労働組合に対する炭鉱所有者たちの動き
出典: フリー百科事典『ウィキペディア(Wikipedia)』 (2021/11/30 03:25 UTC 版)
「モリー・マグワイアズ」の記事における「労働組合に対する炭鉱所有者たちの動き」の解説
フィラデルフィア・アンド・レディング鉄道 (Philadelphia and Reading Railroad) やPhiladelphia and Reading Coal and Iron Companyの社長であったフランクリン・B・ゴウエンは、移民1世のアイルランド系アメリカ人で、プロテスタントであった。「世界一裕福な無煙炭炭鉱主」と呼ばれたゴウエンは、アラン・ピンカートンの配下を雇ってモリー・マグワイアズに対処した。ピンカートンは、アイルランド北東部(現在の北アイルランド)アーマー県出身のジェームズ・マクパーランド (James McParland)を選び、モリーズに対する秘密工作を進めさせた。マクパーランドによれば、彼はジェームズ・マッケンナ (James McKenna) という変名を用い、モリー・マグワイアズの組織に信頼された一員として潜入していた、という。マクパーランドの任務は、殺人計画や陰謀の証拠集めであり、その情報をピンカートン探偵社の担当者に渡すことだった。
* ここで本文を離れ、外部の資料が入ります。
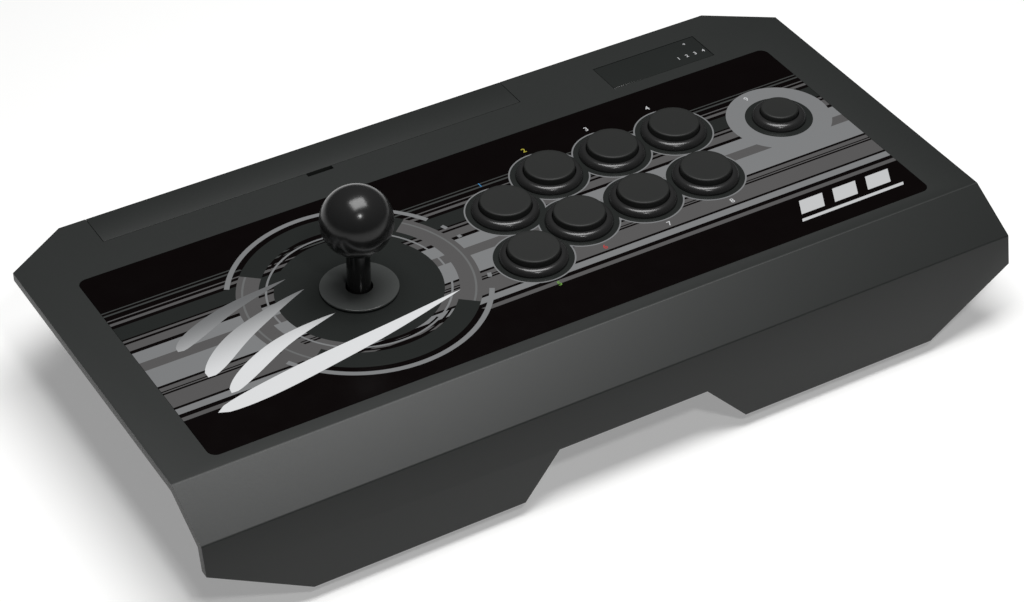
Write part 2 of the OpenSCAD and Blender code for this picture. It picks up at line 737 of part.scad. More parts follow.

マクパーランドはまた、モリー・マグワイアズのメンバーを最終的に逮捕・訴追することを目指して調整をするため、私設警察 (private police) 組織「炭・鉄警察」(Coal and Iron Police) に派遣されていた別のピンカートンのエージェントと密かに連携し始めた。 1863年から1867年にかけて、スクールキル郡では50件もの不可解な殺人事件が起きていたが、その捜査は進捗していなかった。「地域全体が静けさに包まれ、それを破るのはささやかな銃声だけ」であった。 マクパーランドは次のように記している。 私はこの状況にほとほとうんざりしていた。何も進んでいる様子がなかったのだ。 ペンシルベニア州における無煙炭坑夫の85パーセントに相当する3万人が結集し、労働組合はますます強力になりつつあった。しかし、ゴウエンは自分たちの側の連携を築き、炭鉱経営者たちすべてを集めて無煙炭取引委員会 (Anthracite Board of Trade) という雇用者側の団体を結成した。鉄道に加え、ゴウエンはペンシルベニア州南部の炭鉱の3分の2を所有していた。彼はリスクを恐れない、野心に満ちた人物だった。ゴウエンは敵に打撃を与えて決着をつける決意を固めた。